Prediction systems are successfully deployed in applications ranging from disease diagnosis, to predicting credit worthiness, to image recognition. Even when the overall accuracy is high, these systems may exhibit systematic biases that harm specific subpopulations; such biases may arise inadvertently due to underrepresentation in the data used to train a machine-learning model, or as the result of intentional malicious discrimination.
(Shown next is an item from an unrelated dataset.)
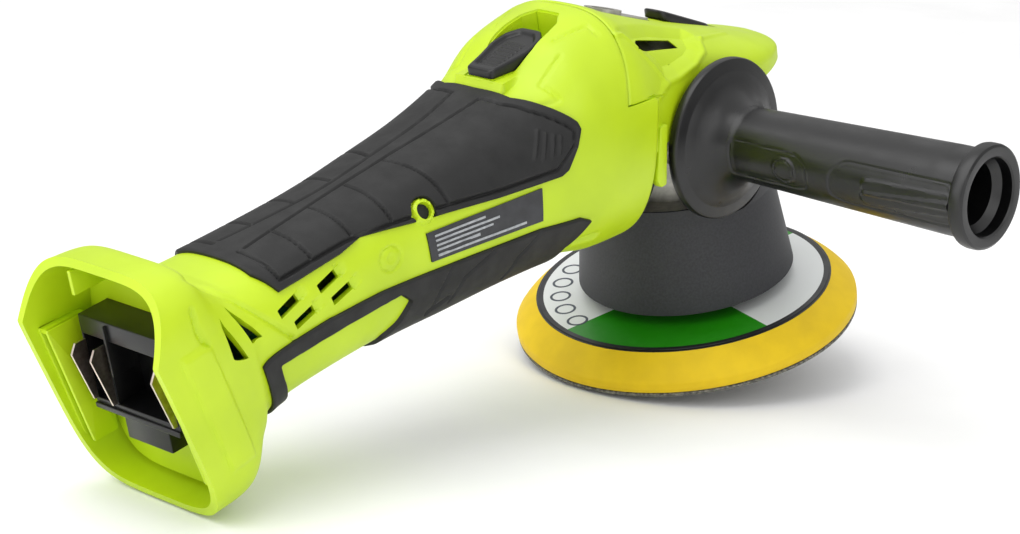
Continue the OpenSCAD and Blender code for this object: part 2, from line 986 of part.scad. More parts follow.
module spindle() {
    color("#C4C6C8") {
        translate([0, 0, weight_z1 - 8])
            cylinder(r = spindle_r + 1, h = case_floor + 2 - weight_z1 + 8);
        translate([0, 0, case_floor + 2 - eps])
            cylinder(r = spindle_r - run_fit, h = wheel_seat_z - case_floor - 2 + eps);
        translate([0, 0, wheel_seat_z])
            cylinder(r = wheel_bore_r - run_fit, h = drum_top - 2 - wheel_seat_z);
        translate([0, 0, drum_top - 2])
            cylinder(r = spindle_top_r - run_fit, h = upper_seat_top - drum_top + 1.6);
    }
}

module spindle_upper_bearing() {
    color(steel)
        translate([0, 0, upper_seat_top - upper_bearing_h])
            ball_bearing(upper_bearing_r, spindle_top_r, upper_bearing_h);
}

module spindle_lower_bearing() {
    color(steel)
        translate([0, 0, lower_bearing_z])
            ball_bearing(lower_bearing_r, spindle_r, lower_bearing_h);
}

// The eccentric carries the pad's bearing off the spindle's axis; its lobe balances the pad.
module counterweight() {
    color("#6E7074")
        difference() {
            union() {
                translate([-orbit_r, 0, weight_z0])
                    cylinder(r = pad_bearing_r + 3, h = weight_z1 - weight_z0);
                intersection() {
                    translate([0, 0, weight_z1 - 11])
                        cylinder(r = skirt_r1 - skirt_wall - 3, h = 9);
                    translate([4, -40, weight_z0])
                        cube([60, 80, 40]);
                }
            }
            translate([-orbit_r, 0, weight_z0 - 1])
                cylinder(r = pad_bearing_r, h = pad_bearing_h + 2);
            translate([-orbit_r, 0, weight_z0])
                cylinder(r = hub_r + 3, h = pad_bearing_h + 3);
            translate([0, 0, weight_z1 - 8])
                cylinder(r = spindle_r + 1, h = 20);
        }
}

module on_pad_axis(z) {
    translate([-orbit_r, 0, z])
        children();
}

module pad_bearing() {
    color(steel)
        on_pad_axis(weight_z0 + 1)
            ball_bearing(pad_bearing_r, hub_r, pad_bearing_h);
}

module pad_hub() {
    color(steel)
        difference() {
            union() {
                on_pad_axis(weight_z0 - 0.5)
                    cylinder(r = hub_r - run_fit, h = pad_bearing_h + 3.3);
                on_pad_axis(pad_h + label_t)
                    cylinder(r = hub_flange_r, h = weight_z0 - 0.5 - pad_h - label_t);
            }
            on_pad_axis(pad_h - 1)
                cylinder(r = stud_r, h = 18);
            on_pad_axis(weight_z0 + pad_bearing_h + 1.1)
                difference() {
                    cylinder(r = hub_r + 1, h = 0.9);
                    translate([0, 0, -1])
                        cylinder(r = hub_r - 0.5, h = 3);
                }
        }
}

module hub_circlip() {
    color("#55585C")
        on_pad_axis(weight_z0 + pad_bearing_h + 1.15)
            difference() {
                cylinder(r = hub_r + 1.4, h = 0.8);
                translate([0, 0, -1])
                    cylinder(r = hub_r - 0.5, h = 3);
                translate([2, -1.5, -1])
                    cube([10, 3, 4]);
            }
}

module pad_stud() {
    color(steel) {
        on_pad_axis(pad_h - plate_t)
            cylinder(r = 12, h = 2);
        on_pad_axis(pad_h - plate_t)
            cylinder(r = stud_r - run_fit, h = plate_t + 14);
    }
}

module backing_plate() {
    color("#2A2A2C")
        difference() {
            on_pad_axis(pad_h - plate_t)
                cylinder(r = pad_top_r, h = plate_t);
            on_pad_axis(pad_h - plate_t - 1)
                cylinder(r = 12, h = 3);
            on_pad_axis(pad_h - plate_t - 1)
                cylinder(r = stud_r, h = plate_t + 2);
        }
}

module foam_pad() {
    color("#F6DC00")
        on_pad_axis(0)
            rotate_extrude()
                polygon([
                    [0, hook_t], [pad_r, hook_t], [pad_r, rim_h], [pad_top_r + 0.8, pad_h],
                    [pad_top_r, pad_h], [pad_top_r, pad_h - plate_t], [0, pad_h - plate_t]
                ]);
}

module hook_face() {
    color("#4A4A48")
        on_pad_axis(0)
            cylinder(r = pad_r - 0.8, h = hook_t);
}

module pad_label() {
    color("#DDE0E0")
        on_pad_axis(pad_h)
            difference() {
                cylinder(r = pad_top_r - 0.5, h = label_t);
                translate([0, 0, -1])
                    cylinder(r = label_in_r, h = 3);
            }
}

// ---- controls -----------------------------------------------------------------------------------
slider_x0 = -87.4;
slider_x1 = -61.4;
slider_z = well_z + 0.3;
slider_rear_z = 130.8;
slider_front_z = 134.8;
rod_z = motor_z + motor_r + 0.25;
rod_t = 0.8;

module switch_slider() {
    color("#1B1B1D") {
        intersection() {
            translate([0, 0, slider_z])
                linear_extrude(20)
                    polygon([
                        [slider_x0, -5], [slider_x0 + 1.4, -6.4], [-66, -8.3], [-63.5, -7.5],
                        [slider_x1, -3.9], [slider_x1, 3.9], [-63.5, 7.5], [-66, 8.3],
                        [slider_x0 + 1.4, 6.4], [slider_x0, 5]
                    ]);
            translate([0, 20, 0])
                tilt_xz()
                    linear_extrude(40)
                        polygon([
                            [slider_x0 - 1, slider_z - 1], [slider_x0 - 1, slider_rear_z - 1],
                            [slider_x0 + 1, slider_rear_z], [slider_x1 - 4, slider_front_z],
                            [slider_x1 + 1, slider_front_z - 2], [slider_x1 + 1, slider_z - 1]
                        ]);
        }
        translate([-80, -stem_half_w, rod_z + rod_t])
            cube([8, 2 * stem_half_w, slider_z - rod_z - rod_t + eps]);
    }
}

module switch_rod() {
    color("#C4C6C8") {
        translate([-132, -3.5, rod_z])
            cube([62, 7, rod_t]);
        translate([-132, -3.5, 111.2])
            cube([9, 7, rod_z - 111.2 + eps]);
    }
}

lock_leg_x = upper_boss_r + 0.3;
lock_base_z = 103.3;
module lock_button() {
    color("#1B1B1D")
        translate([0, lock_half_w, 0])
            tilt_xz()
                linear_extrude(2 * lock_half_w)
                    polygon([
                        [lock_x0, 119.3], [lock_x0 + 1.6, 119.6], [lock_x1 - 1.2, 105.6],
                        [lock_x1, 104.6], [lock_x1, lock_base_z], [lock_leg_x, lock_base_z],
                        [lock_leg_x, 109.4],
                        [lock_x0, 112.5]
                    ]);
}

pin_z0 = motor_z + web_top + 0.6;
module lock_pin() {
    color("#C4C6C8")
        translate([lock_x, 0, pin_z0])
            cylinder(r = pin_r, h = lock_base_z - pin_z0);
}

// Compression spring between the gear case and the lock button.
module lock_spring() {
    turns = 2.5;
    sides = 6;
    steps = 40;
    z0 = drum_top + spring_wire / 2 + 0.05;
    rise = lock_base_z - drum_top - spring_wire - 0.1;
    rings = [
        for (i = [0 : steps])
            let (
                a = 360 * turns * i / steps,
                p = [lock_x + spring_r * cos(a), spring_r * sin(a), z0 + rise * i / steps]
            )
            [for (k = [0 : sides - 1])
                p + spring_wire / 2 * (
                    cos(360 * k / sides) * [cos(a), sin(a), 0] - sin(360 * k / sides) * [0, 0, 1]
                )]
    ];
    color(steel)
        polyhedron(
            [for (q = rings) each q],
            concat(
                ring_faces(sides, steps + 1),
                [[for (k = [0 : sides - 1]) k]],
                [[for (k = [sides - 1 : -1 : 0]) steps * sides + k]]
            )
        );
}

// ---- side handle ----------------------------------------------------------------------------------
ring_r = 17.4;
mouth_r = 12.8;
ring_w = 5;
guard_t = 4;

module on_handle_axis(d) {
    translate([handle_x, -handle_seat - d, handle_z])
        rotate([90, 0, 0])
            children();
}

neck_d = 13;    // where the hand guard has narrowed to the grip tube
spigot_d = 30;  // how deep the core reaches into the grip tube
nut_r = 7;
nut_h = 5;
module handle_core() {
    color("#1E1E20")
        on_handle_axis(0)
            rotate_extrude()
                polygon([
                    [thread_r, 0], [flange_r - 3, 0], [flange_r, 2.6], [flange_r, guard_t],
                    [flange_r - 1.2, guard_t], [tube_r0 + 6, 7], [tube_r0, neck_d],
                    [hollow_r - run_fit, neck_d], [hollow_r - run_fit, spigot_d],
                    [thread_r, spigot_d]
                ]);
}

module handle_sleeve() {
    color("#1E1E20")
        on_handle_axis(0)
            rotate_extrude()
                polygon([
                    [hollow_r, neck_d], [tube_r0, neck_d], [tube_r1, handle_len - 14],
                    [tube_r1, handle_len - 10], [ring_r, handle_len - ring_w],
                    [ring_r, handle_len - 1], [ring_r - 1, handle_len], [mouth_r, handle_len],
                    [mouth_r - 0.6, handle_len - 14], [hollow_r, handle_len - 16]
                ]);
}

module handle_stud() {
    color("#C4C6C8") {
        on_handle_axis(-thread_depth + 0.4)
            cylinder(r = thread_r - run_fit, h = thread_depth + spigot_d);
        on_handle_axis(spigot_d)
            cylinder(r = nut_r, h = nut_h, $fn = 6);
    }
}

housing_left();
housing_right();
grip_rubber_left();
grip_rubber_right();
band_rubber_left();
band_rubber_right();
head_cover();
gear_case();
bearing_plate();
bearing_retainer();
skirt();
thread_insert();
terminal_block();
terminal_blades();
motor_can();
motor_magnets();
motor_end_cap();
carbon_brushes();
motor_rear_bearing();
motor_front_bearing();
spindle_upper_bearing();
spindle_lower_bearing();
circuit_board();
switch_module();
battery_leads();
motor_leads();
rating_plate();
housing_screws();
case_screws();
skirt_screws();
lock_spring();
rotor_shaft();
armature_core();
armature_windings();
commutator();
cooling_fan();
drive_pinion();
spindle();
bevel_wheel();
counterweight();
pad_bearing();
pad_hub();
pad_stud();
hub_circlip();
backing_plate();
foam_pad();
hook_face();
pad_label();
switch_slider();
switch_rod();
lock_button();
lock_pin();
handle_core();
handle_sleeve();
handle_stud();
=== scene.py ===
# %% [markdown]
# # Dressing a cordless orbital sander
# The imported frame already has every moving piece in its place. This lesson gives the pieces that
# people see and touch their real surfaces: the two lime shells, the rubber grip, the gear head's
# cover, the side handle, the slide switch and the foam pad. Everything is written in millimetres
# and turned to metres once, when a mesh is made.

import json
import math

import bmesh
import bpy
import numpy as np
from mathutils import Matrix, Vector

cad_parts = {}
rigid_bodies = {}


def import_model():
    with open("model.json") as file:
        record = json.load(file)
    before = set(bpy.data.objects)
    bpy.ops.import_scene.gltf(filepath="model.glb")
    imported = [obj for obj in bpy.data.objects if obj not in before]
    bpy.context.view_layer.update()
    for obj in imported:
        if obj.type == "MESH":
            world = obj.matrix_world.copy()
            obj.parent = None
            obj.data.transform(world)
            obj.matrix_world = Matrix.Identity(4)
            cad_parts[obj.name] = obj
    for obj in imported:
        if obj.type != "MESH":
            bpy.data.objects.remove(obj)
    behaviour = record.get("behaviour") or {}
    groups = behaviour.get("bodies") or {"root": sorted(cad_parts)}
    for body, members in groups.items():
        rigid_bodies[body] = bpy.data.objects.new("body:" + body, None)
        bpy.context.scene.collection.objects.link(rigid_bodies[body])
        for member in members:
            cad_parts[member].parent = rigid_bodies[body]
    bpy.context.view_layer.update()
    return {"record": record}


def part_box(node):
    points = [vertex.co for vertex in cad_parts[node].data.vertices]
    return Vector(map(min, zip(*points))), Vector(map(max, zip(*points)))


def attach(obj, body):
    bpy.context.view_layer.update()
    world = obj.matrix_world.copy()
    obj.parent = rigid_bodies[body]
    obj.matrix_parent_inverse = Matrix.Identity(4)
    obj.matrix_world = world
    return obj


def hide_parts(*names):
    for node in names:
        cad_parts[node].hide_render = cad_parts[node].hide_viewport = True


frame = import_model()

# %% [markdown]
# ## From grids of points to meshes
# Each new piece is a surface that two parameters run over, so its points form a grid. A moulded
# part is hollow, and one way to make it is a Solidify modifier. Here the inner wall is worked out
# as its own grid, because then openings can be left out of both walls and closed with a rim.

# %% Mesh helpers
SHARP_ANGLE = math.radians(32)
WELD = 4e-6


def cells(rows, cols):
    """Corner numbers of every cell of a grid, going round the cell from its first corner."""
    n = np.arange(rows * cols).reshape(rows, cols)
    return np.stack([n[:-1, :-1], n[:-1, 1:], n[1:, 1:], n[1:, :-1]], -1)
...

We develop a rigorous framework of *multiaccuracy* auditing and post-processing to ensure accurate predictions across *identifiable subgroups*. Our algorithm, MULTIACCURACY-BOOST, works in any setting where we have black-box access to a predictor and a relatively small set of labeled data for auditing; importantly, this black-box framework allows for improved fairness and accountability of predictions, even when the predictor is minimally transparent. We prove that MULTIACCURACY-BOOST converges efficiently and show that if the initial model is accurate on an identifiable subgroup, then the post-processed model will be also. We experimentally demonstrate the effectiveness of the approach to improve the accuracy among minority subgroups in diverse applications (image classification, finance, population health). Interestingly, MULTIACCURACY-BOOST can improve subpopulation accuracy (e.g. for "black women") even when the sensitive features (e.g. "race", "gender") are not given to the algorithm explicitly.